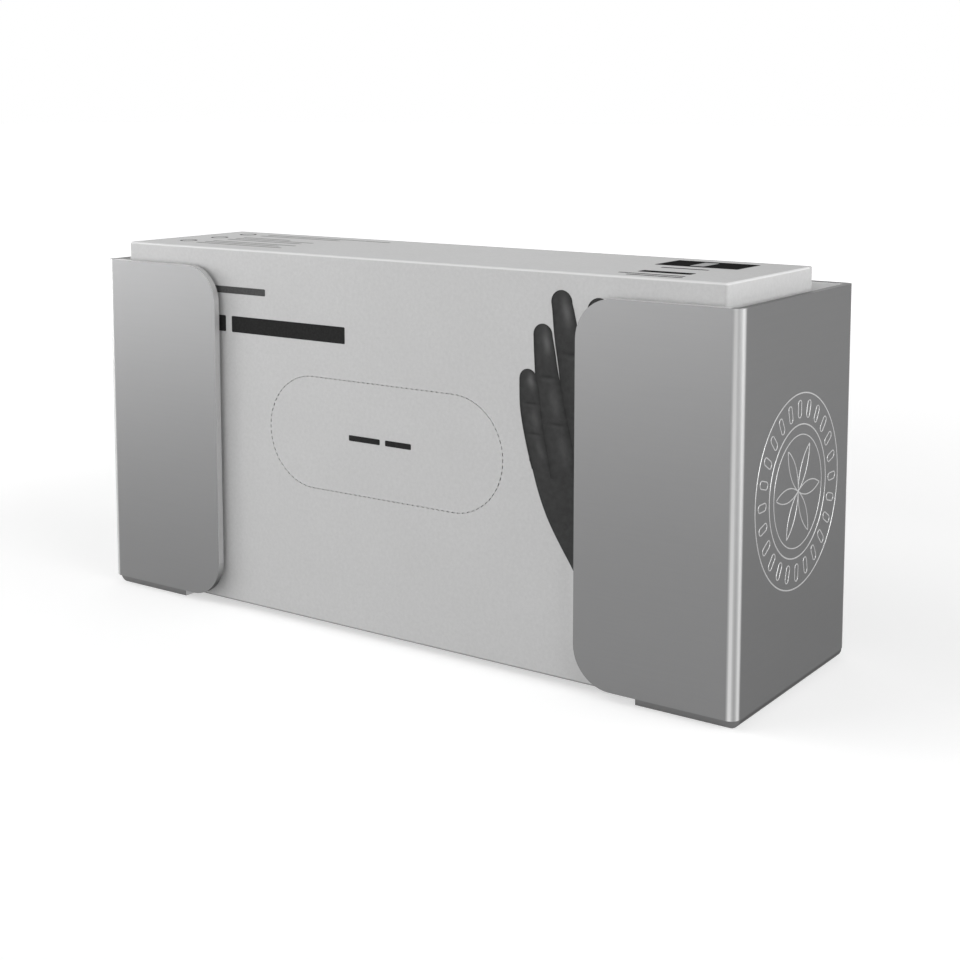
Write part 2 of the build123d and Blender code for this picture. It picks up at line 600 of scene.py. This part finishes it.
def smooth_curve(points, steps, closed):
    """A smooth curve through the points, which may have any number of values each."""
    count = len(points)
    spans = count if closed else count - 1
    curve = []
    for i in range(spans):
        near = [i - 1, i, i + 1, i + 2]
        near = [k % count if closed else min(max(k, 0), count - 1) for k in near]
        a, b, c, d = (points[k] for k in near)
        for step in range(steps):
            t = step / steps
            curve.append(tuple(
                0.5 * (2 * b[n] + (c[n] - a[n]) * t
                       + (2 * a[n] - 5 * b[n] + 4 * c[n] - d[n]) * t * t
                       + (3 * b[n] - a[n] - 3 * c[n] + d[n]) * t**3)
                for n in range(len(b))
            ))
    if not closed:
        curve.append(tuple(points[-1]))
    return curve


def bump(value, middle, spread):
    """A smooth hump, 1 at the middle."""
    return exp(-(((value - middle) / spread) ** 2))


def finger_sheen(share, lane):
    """How pale the ink is on a finger. Share runs to the tip and lane from side to side."""
    body = PLAIN_SHEEN * (1.0 - 0.75 * abs(lane) ** 4)
    light = 0.25 * bump(share, 0.50, 0.10) + 0.20 * bump(share, 0.20, 0.10)
    light += 0.55 * bump(share, 0.88, 0.07)
    crease = 0.0
    for place in KNUCKLES:
        crease += 0.14 * bump(share, place, 0.010) - 0.10 * bump(share, place - 0.025, 0.012)
    return max(0.0, body + light * bump(lane, 0.30, 0.35) - crease * bump(lane, 0.1, 0.6))


def finger_rows(stations):
    """A round-ended finger through stations of across, up and half width, as rows."""
    lanes = 13
    spine = smooth_curve(stations, 14, False)
    u, v, half = spine[-1]
    for k in range(1, 8):
        turn = radians(90 * k / 7)
        spine.append((u, v + half * sin(turn), max(half * cos(turn), 0.15)))
    rows, sheen = [], []
    low, high = spine[0][1], spine[-1][1]
    for u, v, half in spine:
        places = [2.0 * j / (lanes - 1) - 1.0 for j in range(lanes)]
        rows.append([(u + half * lane, v) for lane in places])
        sheen.append([finger_sheen((v - low) / (high - low), lane) for lane in places])
    return rows, sheen


def add_glove_picture(material):
    """A plain gloved hand in dark ink: a palm and five fingers, drawn from scratch."""
    bm = bmesh.new()
    layer = bm.verts.layers.float.new("sheen")
    palm = [
        (173.9, 67.5), (174.4, 65.4), (176.7, 57.8), (179.4, 51.2), (182.2, 46.0), (185.8, 40.4),
        (189.7, 34.5), (193.6, 27.0), (196.4, 10.0), (222.0, 10.0), (223.0, 24.0), (229.0, 40.0),
        (231.0, 56.0), (222.0, 68.0), (206.0, 76.0), (190.0, 77.0), (179.0, 74.0),
    ]
    add_outline(bm, front_face, smooth_curve(palm, 6, True), INK_HEIGHT)
    for vertex in bm.verts:
        vertex[layer] = PLAIN_SHEEN
    fingers = (
        ((205.0, 66.0, 5.5), (203.0, 84.0, 5.2), (200.2, 100.0, 4.6), (198.0, 114.0, 4.1)),
        (
            (194.5, 64.0, 5.4), (193.0, 76.0, 5.9), (191.2, 86.5, 5.9), (188.8, 97.0, 5.0),
            (187.0, 105.0, 4.5), (185.6, 113.0, 3.9), (185.0, 115.9, 3.7),
        ),
        (
            (186.0, 62.0, 4.6), (184.2, 72.0, 5.0), (181.6, 83.5, 4.8), (180.4, 90.2, 4.5),
            (179.6, 95.4, 4.1), (179.0, 100.6, 3.8), (178.4, 105.6, 3.4),
        ),
        (
            (178.0, 64.0, 3.4), (176.5, 70.0, 3.6), (174.9, 77.0, 3.7), (174.0, 83.0, 3.8),
            (173.5, 89.0, 3.5), (173.1, 91.7, 3.1),
        ),
        ((222.0, 44.0, 6.0), (228.0, 58.0, 5.0), (232.0, 72.0, 4.2)),
    )
    for number, stations in enumerate(fingers):
        rows, sheen = finger_rows(stations)
        height = INK_HEIGHT + 0.012 * (number + 1)
        add_sheet_of_points(bm, front_face, rows, height, sheen, layer)
    finish_piece("glove_picture", bm, material)


def glove_ink():
    """Dark ink that pales where the picture's sheen is."""
    material, tree, shader = new_material("glove_ink")
    sheen = add_node(tree, "ShaderNodeAttribute", {"attribute_name": "sheen"})
    speck = add_node(
        tree, "ShaderNodeTexNoise", Vector=object_coordinates(tree),
        Scale=500.0, Detail=3.0, Roughness=0.6,
    )
    drift = map_range(tree, speck.outputs["Fac"], 0.3, 0.7, -0.05, 0.05)
    paleness = combined(tree, "ADD", sheen.outputs["Fac"], drift)
    tone = map_range(tree, paleness, 0.0, 1.0, 0.0, 1.0)    # keeps it between 0 and 1
    colour = mix_colours(tree, tone, grey(0.014), grey(0.130))
    tree.links.new(colour, shader.inputs["Base Color"])
    shader.inputs["Roughness"].default_value = 0.55
    shader.inputs["Specular IOR Level"].default_value = 0.10
    return material


# ---------------------------------------------------------------- mark in the holder's side

MARK_RADIUS = 29.6
MARK_INNER_RADIUS = 20.2
MARK_LINE = 0.40
MARK_RING_LINE = 0.48
MARK_HEIGHT = 0.10


def add_line(bm, face, points, closed, width=MARK_LINE):
    """A fine raised burr along a line, round in section."""
    lanes = 5
    count = len(points)
    rows = []
    for i, (u, v) in enumerate(points):
        before = points[(i - 1) % count] if closed or i > 0 else points[i]
        after = points[(i + 1) % count] if closed or i < count - 1 else points[i]
        length = hypot(after[0] - before[0], after[1] - before[1])
        side = ((after[1] - before[1]) / length, (before[0] - after[0]) / length)
        row = []
        for lane in range(lanes):
            angle = pi * lane / (lanes - 1)
            out = MARK_HEIGHT * sin(angle) - SUNK / MM
            step = width / 2 * cos(angle)
            row.append(bm.verts.new(face.point(u + side[0] * step, v + side[1] * step, out)))
        rows.append(row)
    spans = zip(rows, rows[1:] + rows[:1]) if closed else zip(rows, rows[1:])
    for a, b in spans:
        for i in range(lanes):
            j = (i + 1) % lanes
            bm.faces.new((a[i], a[j], b[j], b[i]))
    if not closed:
        bm.faces.new(rows[0])
        bm.faces.new(list(reversed(rows[-1])))


def add_side_mark(material):
    """A plain engraved roundel: two rings, a border of loops and a drawn flower."""
    middle = ((holder_low.y + holder_high.y) / 2, (holder_low.z + holder_high.z) / 2 + 1.55 * MM)
    face = Face((holder_high.x, middle[0], middle[1]), (0, 1, 0), (0, 0, 1), (1, 0, 0))
    rings = bmesh.new()
    for radius in (MARK_RADIUS, MARK_INNER_RADIUS):
        add_line(rings, face, arc_points((0, 0), radius, 0, 360, 120)[:-1], True, MARK_RING_LINE)
    finish_piece("side_mark_rings", rings, material)

    border = bmesh.new()
    loops = 24
    loop_middle = (MARK_RADIUS + MARK_INNER_RADIUS) / 2
    half_length, half_width = 1.5, 1.15
    for number in range(loops):
        turn = 2 * pi * number / loops
        outline = arc_points((half_length, 0), half_width, -90, 90, 8)
        outline += arc_points((-half_length, 0), half_width, 90, 270, 8)
        placed = []
        for u, v in outline:
            out = loop_middle + u
            placed.append((out * cos(turn) - v * sin(turn), out * sin(turn) + v * cos(turn)))
        add_line(border, face, placed, True)
    finish_piece("side_mark_border", border, material)

    flower = bmesh.new()
    reach = 15.5
    for number in range(6):
        turn = 60 * number
        centre = (reach * cos(radians(turn)), reach * sin(radians(turn)))
        add_line(flower, face, arc_points(centre, reach, turn + 120.5, turn + 239.5, 24), False)
    add_line(flower, face, arc_points((0, 0), reach + 1.6, 0, 360, 96)[:-1], True)
    finish_piece("side_mark_flower", flower, material)


# ---------------------------------------------------------------- main

scene.view_settings.view_transform = "Standard"

add_camera()
add_floor()
add_world()
for softbox in SOFTBOXES:
    add_softbox(*softbox)

for node, material in ((holder, sheet_metal()), (carton, carton_board())):
    node.data.materials.clear()
    node.data.materials.append(material)

dark_ink = ink("dark_ink", 0.024, 0.034)
medium_ink = ink("medium_ink", 0.075, 0.100)
light_ink = ink("light_ink", 0.270, 0.320)
pale_ink = ink("pale_ink", 0.540, 0.590)
add_front_print(dark_ink, medium_ink)
add_top_print(dark_ink, medium_ink, light_ink, pale_ink)
add_glove_picture(glove_ink())
add_side_mark(engraved_line())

### Task brief
Restate the listing exactly, starting at its first line and ending at the line where "return exp(-(((value - middle)" occurs; include both and no other lines.

### Output of the task
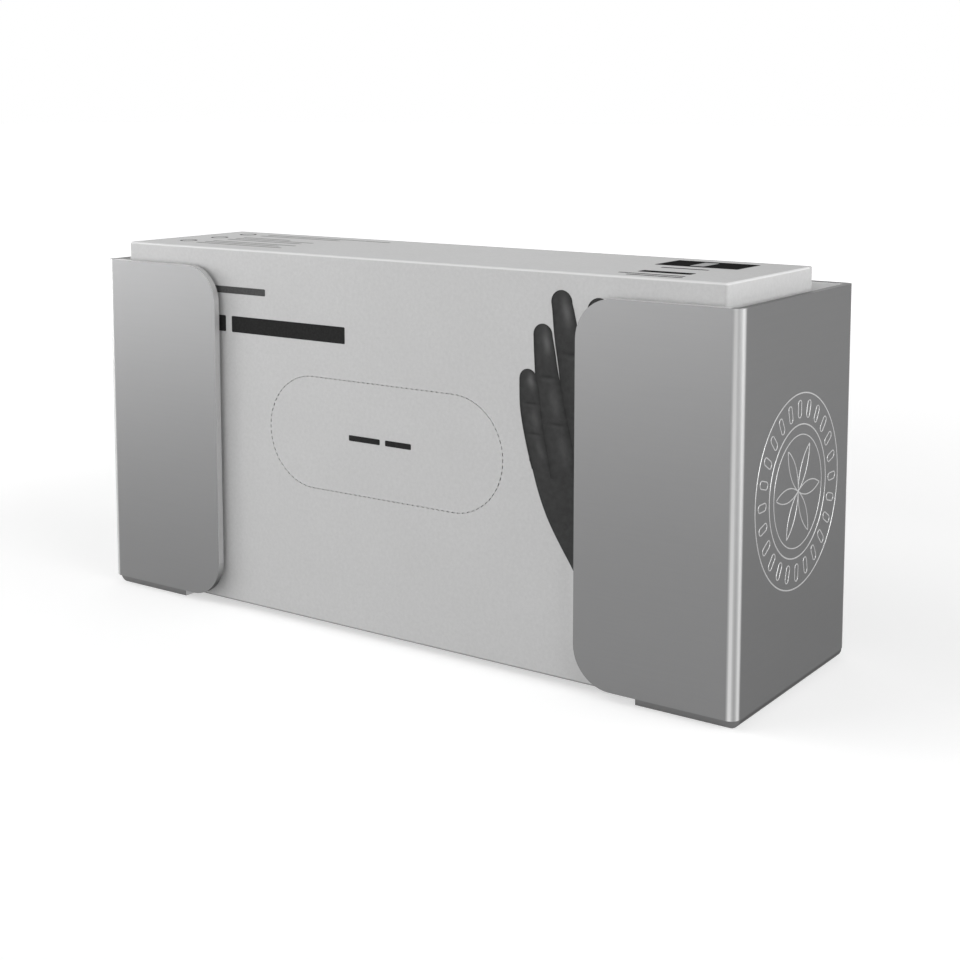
Write part 2 of the build123d and Blender code for this picture. It picks up at line 600 of scene.py. This part finishes it.
def smooth_curve(points, steps, closed):
    """A smooth curve through the points, which may have any number of values each."""
    count = len(points)
    spans = count if closed else count - 1
    curve = []
    for i in range(spans):
        near = [i - 1, i, i + 1, i + 2]
        near = [k % count if closed else min(max(k, 0), count - 1) for k in near]
        a, b, c, d = (points[k] for k in near)
        for step in range(steps):
            t = step / steps
            curve.append(tuple(
                0.5 * (2 * b[n] + (c[n] - a[n]) * t
                       + (2 * a[n] - 5 * b[n] + 4 * c[n] - d[n]) * t * t
                       + (3 * b[n] - a[n] - 3 * c[n] + d[n]) * t**3)
                for n in range(len(b))
            ))
    if not closed:
        curve.append(tuple(points[-1]))
    return curve


def bump(value, middle, spread):
    """A smooth hump, 1 at the middle."""
    return exp(-(((value - middle) / spread) ** 2))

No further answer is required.